# RECORDS FOR THE TASK
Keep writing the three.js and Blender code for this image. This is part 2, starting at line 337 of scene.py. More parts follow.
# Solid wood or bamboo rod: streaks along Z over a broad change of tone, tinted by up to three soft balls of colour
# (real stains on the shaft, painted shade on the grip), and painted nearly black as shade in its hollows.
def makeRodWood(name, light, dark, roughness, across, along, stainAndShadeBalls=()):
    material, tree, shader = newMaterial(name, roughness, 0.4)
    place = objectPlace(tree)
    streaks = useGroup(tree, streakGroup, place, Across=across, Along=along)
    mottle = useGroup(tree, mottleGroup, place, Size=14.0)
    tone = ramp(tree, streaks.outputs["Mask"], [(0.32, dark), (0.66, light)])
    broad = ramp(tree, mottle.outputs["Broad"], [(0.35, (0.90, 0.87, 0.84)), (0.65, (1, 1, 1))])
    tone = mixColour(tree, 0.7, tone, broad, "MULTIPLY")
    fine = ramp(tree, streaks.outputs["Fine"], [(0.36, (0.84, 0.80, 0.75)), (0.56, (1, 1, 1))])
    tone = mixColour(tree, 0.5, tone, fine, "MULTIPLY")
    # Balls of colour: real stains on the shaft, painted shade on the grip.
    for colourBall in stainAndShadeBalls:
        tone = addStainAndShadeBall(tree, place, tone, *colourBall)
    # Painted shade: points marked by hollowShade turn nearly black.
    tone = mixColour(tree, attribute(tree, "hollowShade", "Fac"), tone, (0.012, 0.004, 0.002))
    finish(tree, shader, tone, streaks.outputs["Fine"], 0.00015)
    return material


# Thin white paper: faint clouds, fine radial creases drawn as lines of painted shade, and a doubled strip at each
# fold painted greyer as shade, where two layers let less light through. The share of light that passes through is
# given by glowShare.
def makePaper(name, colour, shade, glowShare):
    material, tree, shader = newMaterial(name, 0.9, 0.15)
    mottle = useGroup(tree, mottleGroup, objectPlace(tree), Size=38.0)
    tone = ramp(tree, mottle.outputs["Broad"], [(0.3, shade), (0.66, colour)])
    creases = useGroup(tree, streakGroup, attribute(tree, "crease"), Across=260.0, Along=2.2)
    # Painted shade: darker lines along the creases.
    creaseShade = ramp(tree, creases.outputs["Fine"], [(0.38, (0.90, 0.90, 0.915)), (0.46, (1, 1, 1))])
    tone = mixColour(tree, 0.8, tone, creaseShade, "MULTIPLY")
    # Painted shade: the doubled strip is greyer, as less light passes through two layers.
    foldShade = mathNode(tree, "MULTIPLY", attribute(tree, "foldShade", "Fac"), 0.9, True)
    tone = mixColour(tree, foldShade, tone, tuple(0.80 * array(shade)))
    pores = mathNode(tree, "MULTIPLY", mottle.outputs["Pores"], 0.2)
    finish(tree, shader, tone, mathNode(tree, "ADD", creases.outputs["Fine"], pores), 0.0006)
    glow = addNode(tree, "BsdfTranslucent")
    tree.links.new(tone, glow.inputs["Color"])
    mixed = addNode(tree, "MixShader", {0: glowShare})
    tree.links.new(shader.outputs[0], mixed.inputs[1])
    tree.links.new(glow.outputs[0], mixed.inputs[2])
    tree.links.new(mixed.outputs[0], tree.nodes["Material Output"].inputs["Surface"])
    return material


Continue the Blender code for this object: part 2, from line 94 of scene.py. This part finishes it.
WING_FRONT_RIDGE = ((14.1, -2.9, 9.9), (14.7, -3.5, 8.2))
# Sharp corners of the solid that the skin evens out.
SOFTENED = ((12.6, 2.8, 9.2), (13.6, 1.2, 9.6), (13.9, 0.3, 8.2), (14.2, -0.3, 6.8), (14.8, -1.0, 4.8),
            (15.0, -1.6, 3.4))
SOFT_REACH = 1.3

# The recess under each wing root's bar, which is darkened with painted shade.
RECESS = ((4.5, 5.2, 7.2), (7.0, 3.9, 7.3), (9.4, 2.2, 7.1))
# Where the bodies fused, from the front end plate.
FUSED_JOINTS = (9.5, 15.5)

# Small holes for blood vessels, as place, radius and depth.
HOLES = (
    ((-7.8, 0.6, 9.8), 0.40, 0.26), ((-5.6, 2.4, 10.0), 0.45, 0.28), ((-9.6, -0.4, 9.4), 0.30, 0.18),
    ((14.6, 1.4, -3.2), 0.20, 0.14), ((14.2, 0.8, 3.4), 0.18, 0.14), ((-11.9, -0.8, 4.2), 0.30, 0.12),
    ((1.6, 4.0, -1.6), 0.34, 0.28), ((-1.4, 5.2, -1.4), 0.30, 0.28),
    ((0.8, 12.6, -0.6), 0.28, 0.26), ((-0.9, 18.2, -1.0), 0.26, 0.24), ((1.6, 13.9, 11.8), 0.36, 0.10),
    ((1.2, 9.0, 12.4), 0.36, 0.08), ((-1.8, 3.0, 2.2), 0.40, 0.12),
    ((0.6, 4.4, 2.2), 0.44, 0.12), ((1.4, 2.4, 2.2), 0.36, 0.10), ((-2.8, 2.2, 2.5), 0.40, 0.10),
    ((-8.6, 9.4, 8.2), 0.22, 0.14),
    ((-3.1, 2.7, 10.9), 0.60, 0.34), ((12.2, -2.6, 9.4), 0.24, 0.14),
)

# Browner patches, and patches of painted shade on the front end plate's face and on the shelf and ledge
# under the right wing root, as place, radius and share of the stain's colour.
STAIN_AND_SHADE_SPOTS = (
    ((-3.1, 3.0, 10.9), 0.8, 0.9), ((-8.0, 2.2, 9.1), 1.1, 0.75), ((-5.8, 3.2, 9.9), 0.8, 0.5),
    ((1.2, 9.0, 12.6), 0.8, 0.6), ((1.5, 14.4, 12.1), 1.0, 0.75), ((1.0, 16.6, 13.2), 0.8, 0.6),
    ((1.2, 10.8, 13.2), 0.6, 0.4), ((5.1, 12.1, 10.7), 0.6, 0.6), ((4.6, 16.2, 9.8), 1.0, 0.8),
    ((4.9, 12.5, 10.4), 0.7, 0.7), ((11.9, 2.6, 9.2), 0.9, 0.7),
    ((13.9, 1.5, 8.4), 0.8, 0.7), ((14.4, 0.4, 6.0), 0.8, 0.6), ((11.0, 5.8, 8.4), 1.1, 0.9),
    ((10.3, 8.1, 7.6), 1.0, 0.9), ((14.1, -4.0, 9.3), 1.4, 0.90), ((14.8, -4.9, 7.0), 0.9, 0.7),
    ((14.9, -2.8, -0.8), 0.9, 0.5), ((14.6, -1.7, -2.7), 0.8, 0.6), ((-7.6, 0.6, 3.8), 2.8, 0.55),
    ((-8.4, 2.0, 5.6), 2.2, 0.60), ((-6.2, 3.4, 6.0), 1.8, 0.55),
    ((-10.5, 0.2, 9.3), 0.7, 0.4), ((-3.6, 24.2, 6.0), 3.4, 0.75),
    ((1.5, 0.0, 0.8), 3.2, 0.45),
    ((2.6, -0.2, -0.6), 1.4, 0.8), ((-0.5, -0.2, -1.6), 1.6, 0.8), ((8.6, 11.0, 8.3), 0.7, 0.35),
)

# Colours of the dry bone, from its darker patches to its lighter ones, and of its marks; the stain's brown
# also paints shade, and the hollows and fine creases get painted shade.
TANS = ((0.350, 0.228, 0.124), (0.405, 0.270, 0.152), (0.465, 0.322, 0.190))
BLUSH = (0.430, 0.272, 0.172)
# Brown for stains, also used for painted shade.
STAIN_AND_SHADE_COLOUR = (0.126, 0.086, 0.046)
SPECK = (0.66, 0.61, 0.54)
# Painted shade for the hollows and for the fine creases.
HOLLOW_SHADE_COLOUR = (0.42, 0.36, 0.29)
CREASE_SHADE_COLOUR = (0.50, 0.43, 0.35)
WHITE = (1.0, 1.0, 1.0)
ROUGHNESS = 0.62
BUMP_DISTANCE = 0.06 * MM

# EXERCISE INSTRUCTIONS
Above are the records; copy all of them exactly.

# TASK SOLUTION
Keep writing the three.js and Blender code for this image. This is part 2, starting at line 337 of scene.py. More parts follow.
# Solid wood or bamboo rod: streaks along Z over a broad change of tone, tinted by up to three soft balls of colour
# (real stains on the shaft, painted shade on the grip), and painted nearly black as shade in its hollows.
def makeRodWood(name, light, dark, roughness, across, along, stainAndShadeBalls=()):
    material, tree, shader = newMaterial(name, roughness, 0.4)
    place = objectPlace(tree)
    streaks = useGroup(tree, streakGroup, place, Across=across, Along=along)
    mottle = useGroup(tree, mottleGroup, place, Size=14.0)
    tone = ramp(tree, streaks.outputs["Mask"], [(0.32, dark), (0.66, light)])
    broad = ramp(tree, mottle.outputs["Broad"], [(0.35, (0.90, 0.87, 0.84)), (0.65, (1, 1, 1))])
    tone = mixColour(tree, 0.7, tone, broad, "MULTIPLY")
    fine = ramp(tree, streaks.outputs["Fine"], [(0.36, (0.84, 0.80, 0.75)), (0.56, (1, 1, 1))])
    tone = mixColour(tree, 0.5, tone, fine, "MULTIPLY")
    # Balls of colour: real stains on the shaft, painted shade on the grip.
    for colourBall in stainAndShadeBalls:
        tone = addStainAndShadeBall(tree, place, tone, *colourBall)
    # Painted shade: points marked by hollowShade turn nearly black.
    tone = mixColour(tree, attribute(tree, "hollowShade", "Fac"), tone, (0.012, 0.004, 0.002))
    finish(tree, shader, tone, streaks.outputs["Fine"], 0.00015)
    return material


# Thin white paper: faint clouds, fine radial creases drawn as lines of painted shade, and a doubled strip at each
# fold painted greyer as shade, where two layers let less light through. The share of light that passes through is
# given by glowShare.
def makePaper(name, colour, shade, glowShare):
    material, tree, shader = newMaterial(name, 0.9, 0.15)
    mottle = useGroup(tree, mottleGroup, objectPlace(tree), Size=38.0)
    tone = ramp(tree, mottle.outputs["Broad"], [(0.3, shade), (0.66, colour)])
    creases = useGroup(tree, streakGroup, attribute(tree, "crease"), Across=260.0, Along=2.2)
    # Painted shade: darker lines along the creases.
    creaseShade = ramp(tree, creases.outputs["Fine"], [(0.38, (0.90, 0.90, 0.915)), (0.46, (1, 1, 1))])
    tone = mixColour(tree, 0.8, tone, creaseShade, "MULTIPLY")
    # Painted shade: the doubled strip is greyer, as less light passes through two layers.
    foldShade = mathNode(tree, "MULTIPLY", attribute(tree, "foldShade", "Fac"), 0.9, True)
    tone = mixColour(tree, foldShade, tone, tuple(0.80 * array(shade)))
    pores = mathNode(tree, "MULTIPLY", mottle.outputs["Pores"], 0.2)
    finish(tree, shader, tone, mathNode(tree, "ADD", creases.outputs["Fine"], pores), 0.0006)
    glow = addNode(tree, "BsdfTranslucent")
    tree.links.new(tone, glow.inputs["Color"])
    mixed = addNode(tree, "MixShader", {0: glowShare})
    tree.links.new(shader.outputs[0], mixed.inputs[1])
    tree.links.new(glow.outputs[0], mixed.inputs[2])
    tree.links.new(mixed.outputs[0], tree.nodes["Material Output"].inputs["Surface"])
    return material


Continue the Blender code for this object: part 2, from line 94 of scene.py. This part finishes it.
WING_FRONT_RIDGE = ((14.1, -2.9, 9.9), (14.7, -3.5, 8.2))
# Sharp corners of the solid that the skin evens out.
SOFTENED = ((12.6, 2.8, 9.2), (13.6, 1.2, 9.6), (13.9, 0.3, 8.2), (14.2, -0.3, 6.8), (14.8, -1.0, 4.8),
            (15.0, -1.6, 3.4))
SOFT_REACH = 1.3

# The recess under each wing root's bar, which is darkened with painted shade.
RECESS = ((4.5, 5.2, 7.2), (7.0, 3.9, 7.3), (9.4, 2.2, 7.1))
# Where the bodies fused, from the front end plate.
FUSED_JOINTS = (9.5, 15.5)

# Small holes for blood vessels, as place, radius and depth.
HOLES = (
    ((-7.8, 0.6, 9.8), 0.40, 0.26), ((-5.6, 2.4, 10.0), 0.45, 0.28), ((-9.6, -0.4, 9.4), 0.30, 0.18),
    ((14.6, 1.4, -3.2), 0.20, 0.14), ((14.2, 0.8, 3.4), 0.18, 0.14), ((-11.9, -0.8, 4.2), 0.30, 0.12),
    ((1.6, 4.0, -1.6), 0.34, 0.28), ((-1.4, 5.2, -1.4), 0.30, 0.28),
    ((0.8, 12.6, -0.6), 0.28, 0.26), ((-0.9, 18.2, -1.0), 0.26, 0.24), ((1.6, 13.9, 11.8), 0.36, 0.10),
    ((1.2, 9.0, 12.4), 0.36, 0.08), ((-1.8, 3.0, 2.2), 0.40, 0.12),
    ((0.6, 4.4, 2.2), 0.44, 0.12), ((1.4, 2.4, 2.2), 0.36, 0.10), ((-2.8, 2.2, 2.5), 0.40, 0.10),
    ((-8.6, 9.4, 8.2), 0.22, 0.14),
    ((-3.1, 2.7, 10.9), 0.60, 0.34), ((12.2, -2.6, 9.4), 0.24, 0.14),
)

# Browner patches, and patches of painted shade on the front end plate's face and on the shelf and ledge
# under the right wing root, as place, radius and share of the stain's colour.
STAIN_AND_SHADE_SPOTS = (
    ((-3.1, 3.0, 10.9), 0.8, 0.9), ((-8.0, 2.2, 9.1), 1.1, 0.75), ((-5.8, 3.2, 9.9), 0.8, 0.5),
    ((1.2, 9.0, 12.6), 0.8, 0.6), ((1.5, 14.4, 12.1), 1.0, 0.75), ((1.0, 16.6, 13.2), 0.8, 0.6),
    ((1.2, 10.8, 13.2), 0.6, 0.4), ((5.1, 12.1, 10.7), 0.6, 0.6), ((4.6, 16.2, 9.8), 1.0, 0.8),
    ((4.9, 12.5, 10.4), 0.7, 0.7), ((11.9, 2.6, 9.2), 0.9, 0.7),
    ((13.9, 1.5, 8.4), 0.8, 0.7), ((14.4, 0.4, 6.0), 0.8, 0.6), ((11.0, 5.8, 8.4), 1.1, 0.9),
    ((10.3, 8.1, 7.6), 1.0, 0.9), ((14.1, -4.0, 9.3), 1.4, 0.90), ((14.8, -4.9, 7.0), 0.9, 0.7),
    ((14.9, -2.8, -0.8), 0.9, 0.5), ((14.6, -1.7, -2.7), 0.8, 0.6), ((-7.6, 0.6, 3.8), 2.8, 0.55),
    ((-8.4, 2.0, 5.6), 2.2, 0.60), ((-6.2, 3.4, 6.0), 1.8, 0.55),
    ((-10.5, 0.2, 9.3), 0.7, 0.4), ((-3.6, 24.2, 6.0), 3.4, 0.75),
    ((1.5, 0.0, 0.8), 3.2, 0.45),
    ((2.6, -0.2, -0.6), 1.4, 0.8), ((-0.5, -0.2, -1.6), 1.6, 0.8), ((8.6, 11.0, 8.3), 0.7, 0.35),
)

# Colours of the dry bone, from its darker patches to its lighter ones, and of its marks; the stain's brown
# also paints shade, and the hollows and fine creases get painted shade.
TANS = ((0.350, 0.228, 0.124), (0.405, 0.270, 0.152), (0.465, 0.322, 0.190))
BLUSH = (0.430, 0.272, 0.172)
# Brown for stains, also used for painted shade.
STAIN_AND_SHADE_COLOUR = (0.126, 0.086, 0.046)
SPECK = (0.66, 0.61, 0.54)
# Painted shade for the hollows and for the fine creases.
HOLLOW_SHADE_COLOUR = (0.42, 0.36, 0.29)
CREASE_SHADE_COLOUR = (0.50, 0.43, 0.35)
WHITE = (1.0, 1.0, 1.0)
ROUGHNESS = 0.62
BUMP_DISTANCE = 0.06 * MM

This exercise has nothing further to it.